As a culture and communication graduated student, I started aiming at working as a journalist or article writer for I was excellent in analysis and criticism, especially in the culture and drama classes. While traveling with the airline to different destinations and experiencing my identity through different cultures, I discovered my skills and attention and great concern for the Moroccan society, and felt the willing to participate in detecting its flaws, and to contribute with my own perspectives to introduce my culture and identity to others. So, I came back to Morocco, living money behind, but trying to find a way to my dream and enjoy the feeling of belonging that my country offers me for free.

Being the Moroccan young woman I am, I started feeling the need to highlight this precious part of me for that is the identity I never want to lose, the identity I am proud of, the identity for which I left Dubai, a career, money, and a bright future as it seems to others.

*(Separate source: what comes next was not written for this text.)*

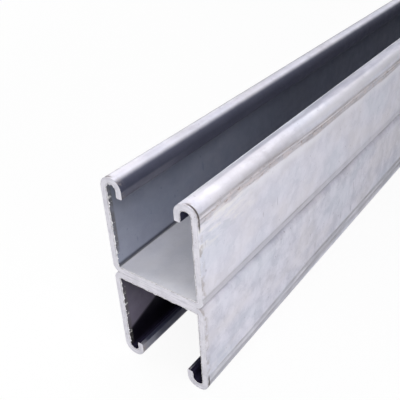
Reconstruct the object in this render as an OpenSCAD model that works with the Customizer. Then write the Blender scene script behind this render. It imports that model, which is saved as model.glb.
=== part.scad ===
// Back-to-back strut channel.
//
// Two lengths of the same lipped channel, each rolled from one strip of galvanised
// steel, lie web against web and are held together by a row of spot welds. The upper
// slot opens upwards and the lower slot opens downwards, and the stock rests on the
// rounded lips of the lower channel.
//
// Z is up, Y runs along the stock and X runs across it. The origin is the middle of
// the rectangle that the stock covers on the surface it rests on.

/* [Stock] */
// Length that the stock is cut to
length = 1000; // [150:1:6000]

/* [Channel section] */
// Width of a channel over the outside of its two walls
channel_w = 41.3; // [36:0.1:62]
// Height of one channel, from the back of its web to the top of its lips
channel_h = 41.3; // [20.6:0.1:82.6]
// Thickness of the steel strip
steel_t = 2.66; // [1.5:0.01:2.9]
// Inside radius of the two bends between web and walls
web_bend_r = 0.6; // [0.3:0.1:3]

/* [Lips] */
// Width of one lip, from the outside of the wall to the edge of the slot
lip_w = 9.5; // [9.4:0.1:13]
// Depth of one lip, from its top to the tip of its turned-in edge
lip_drop = 7.5; // [5.5:0.1:12]
// Inside radius of the two bends that roll the top of a wall into its lip
lip_bend_r = 1.8; // [0.8:0.1:2]
// Radius on the two corners of the turned-in edge's tip
tip_r = 0.5; // [0.1:0.05:0.7]

/* [Spot welds] */
// Diameter of the dent that a welding electrode leaves, at its mouth
weld_d = 8; // [5:0.5:12]
// Depth of that dent
weld_dent = 0.35; // [0.1:0.05:0.8]
// Distance between the centres of neighbouring welds
weld_pitch = 75; // [40:1:150]
// Least distance from a sawn end to the centre of the first weld
weld_end = 50; // [20:1:70]

/* [Hidden] */
$fn = 96;

// The strip keeps its thickness in a bend, so each outside radius follows
web_outer_r = web_bend_r + steel_t;
lip_outer_r = lip_bend_r + steel_t;

// As many welds as fit between the two ends, spaced evenly about the middle
weld_count = floor((length - 2 * weld_end) / weld_pitch) + 1;
weld_span = (weld_count - 1) * weld_pitch;
// The electrode's flat face, inside the dent's sloping rim
weld_face_d = weld_d - 4 * weld_dent;

// How far a cutting shape runs past the face that it cuts
past = 1;

// ---- The strip's section: X across, Y up, the back of the web at Y = 0 ----

// A quarter ring of strip in the corner where X and Y are positive
module bend(inside_r) {
    outside_r = inside_r + steel_t;
    intersection() {
        difference() {
            circle(r = outside_r);
            circle(r = inside_r);
        }
        square(outside_r + past);
    }
}

// A flat stretch of strip with its lower left corner at x, y
module flat(x, y, w, h) {
    translate([x, y])
        square([w, h]);
}

// What rounding takes off a square corner whose point is at the origin
module corner_waste() {
    difference() {
        translate([-past, -past])
            square(tip_r + past);
        translate([tip_r, tip_r])
            circle(r = tip_r);
    }
}

// The turned-in edge of a lip hangs from its second bend and ends in a rounded tip
module turned_in_edge() {
    difference() {
        square([steel_t, lip_drop - lip_outer_r]);
        corner_waste();
        translate([steel_t, 0])
            mirror([1, 0])
                corner_waste();
    }
}

// Everything on one side of the web's flat: the bend, the wall and the rolled lip
module side() {
    wall_x = channel_w / 2;
    slot_x = wall_x - lip_w;
    bend_y = channel_h - lip_outer_r;

    translate([wall_x - web_outer_r, web_outer_r])
        mirror([0, 1])
            bend(web_bend_r);
    flat(wall_x - steel_t, web_outer_r, steel_t, bend_y - web_outer_r);
    translate([wall_x - lip_outer_r, bend_y])
        bend(lip_bend_r);
    flat(slot_x + lip_outer_r, channel_h - steel_t, lip_w - 2 * lip_outer_r, steel_t);
    translate([slot_x + lip_outer_r, bend_y])
        mirror([1, 0])
            bend(lip_bend_r);
    translate([slot_x, channel_h - lip_drop])
        turned_in_edge();
}

module section() {
    web_flat = channel_w - 2 * web_outer_r;
    flat(-web_flat / 2, 0, web_flat, steel_t);
    side();
    mirror([1, 0])
        side();
}

// ---- One channel, lying on the back of its web with its slot upwards ----

// The dent that one electrode leaves in the inner face of a web
module weld_mark() {
    translate([0, 0, steel_t - weld_dent])
        cylinder(h = 2 * weld_dent, d1 = weld_face_d, d2 = 2 * weld_d - weld_face_d);
}

module channel() {
    difference() {
        rotate([90, 0, 0])
            linear_extrude(height = length, center = true)
                section();
        for (i = [0 : weld_count - 1])
            translate([0, i * weld_pitch - weld_span / 2, 0])
                weld_mark();
    }
}

// ---- The two channels, web against web ----

module upper_channel() {
    color("gainsboro")
        translate([0, 0, channel_h])
            channel();
}

module lower_channel() {
    color("lightsteelblue")
        translate([0, 0, channel_h])
            mirror([0, 0, 1])
                channel();
}

upper_channel();
lower_channel();
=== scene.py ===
# %% [markdown]
# # A back-to-back strut channel
# Strut channel is a strip of zinc-coated steel, rolled into a U whose two edges turn in and back down.
# Two such channels are spot welded back to back along their webs, and the pair is sawn to length.
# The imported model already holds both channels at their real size. Here they get the surface of the
# real thing: scored and streaked zinc, weld marks, and a bare, ragged saw cut at each end.

# %% Load the frame
import math

import bpy
import numpy as np
from mathutils import Matrix, Vector


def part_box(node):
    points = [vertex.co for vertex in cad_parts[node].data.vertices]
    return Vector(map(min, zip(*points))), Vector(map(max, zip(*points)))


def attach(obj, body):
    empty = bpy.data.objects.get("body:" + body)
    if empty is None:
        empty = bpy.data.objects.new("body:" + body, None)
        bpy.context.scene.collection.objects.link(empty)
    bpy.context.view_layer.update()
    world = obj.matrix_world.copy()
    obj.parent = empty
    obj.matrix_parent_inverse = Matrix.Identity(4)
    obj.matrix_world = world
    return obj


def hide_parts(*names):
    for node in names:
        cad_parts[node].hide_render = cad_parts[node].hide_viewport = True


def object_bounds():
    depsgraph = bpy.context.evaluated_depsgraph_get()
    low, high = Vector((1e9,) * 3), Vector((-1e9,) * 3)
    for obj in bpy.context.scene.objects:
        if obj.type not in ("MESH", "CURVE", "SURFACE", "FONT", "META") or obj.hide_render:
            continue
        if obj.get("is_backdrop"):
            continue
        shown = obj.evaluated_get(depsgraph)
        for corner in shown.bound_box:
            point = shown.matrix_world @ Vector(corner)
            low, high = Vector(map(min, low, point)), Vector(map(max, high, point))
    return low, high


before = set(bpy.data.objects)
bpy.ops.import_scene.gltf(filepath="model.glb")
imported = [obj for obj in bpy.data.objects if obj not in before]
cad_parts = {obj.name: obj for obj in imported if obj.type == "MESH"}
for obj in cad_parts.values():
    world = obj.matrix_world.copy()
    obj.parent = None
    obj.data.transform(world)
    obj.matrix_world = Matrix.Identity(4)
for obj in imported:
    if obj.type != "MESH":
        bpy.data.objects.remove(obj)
cad_low, cad_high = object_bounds()
upper_low, upper_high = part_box("upper_channel")
_, lower_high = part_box("lower_channel")
MM = 0.001
print("stock:", [round(side / MM, 2) for side in cad_high - cad_low], "mm")

# %% [markdown]
# The camera stands close to the sawn end, to the right of it and above it, and looks back along the
# stock. A camera needs a place and a turn. Both follow from the point it aims at, its distance from
# that point, an angle round the object and an angle above the floor, and a slight lean to one side.

# %% Camera
AIM_ALONG = 28.2 * MM
AIM_HEIGHT = 63.9 * MM
CAMERA_DISTANCE = 216.4 * MM
CAMERA_AROUND = math.radians(38.1)
CAMERA_ABOVE = math.radians(32.1)
CAMERA_LEAN = math.radians(3.5)
CAMERA_LENS = 52.9

aim = Vector(((cad_low.x + cad_high.x) / 2, cad_low.y + AIM_ALONG, cad_low.z + AIM_HEIGHT))
to_camera = Vector((
    math.sin(CAMERA_AROUND) * math.cos(CAMERA_ABOVE),
    -math.cos(CAMERA_AROUND) * math.cos(CAMERA_ABOVE),
    math.sin(CAMERA_ABOVE),
))
camera_data = bpy.data.cameras.new("camera")
camera_data.lens = CAMERA_LENS
camera_data.clip_start = 0.01
camera = bpy.data.objects.new("camera", camera_data)
upright = (-to_camera).to_track_quat("-Z", "Y").to_matrix()
camera.matrix_world = (
    Matrix.Translation(aim + to_camera * CAMERA_DISTANCE)
    @ (upright @ Matrix.Rotation(-CAMERA_LEAN, 3, "Z")).to_4x4()
)
bpy.context.scene.collection.objects.link(camera)
bpy.context.scene.camera = camera
bpy.context.scene.view_settings.view_transform = "Standard"
print("camera at", [round(c / MM, 1) for c in camera.matrix_world.translation], "mm")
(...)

However, as many other young men and women from my generation, victims of post colonialism and poor familial and school education, I am still fighting temptations to keep this precious identity safe from grieves of liberal minds, of colonization, globalization, and all what is trying to violate and destroy my religion and traditions, all who is trying to steal our souls and lands, from Fashion shows to new clothes, from Pop music to Rock’n’Roll bands, from gossip news to stars’ dirt, that made our minds became so small, stupid, and unable to separate the right from the wrong.
But the temptations are so strong, and my resistance is so weak. Hollywood lights are seductive and so beautiful that I am incapable of looking away. And here I am living in my contradictory world, praying and singing, confessing and dancing, and trying so hard to define my identity and save it from myself and from the world!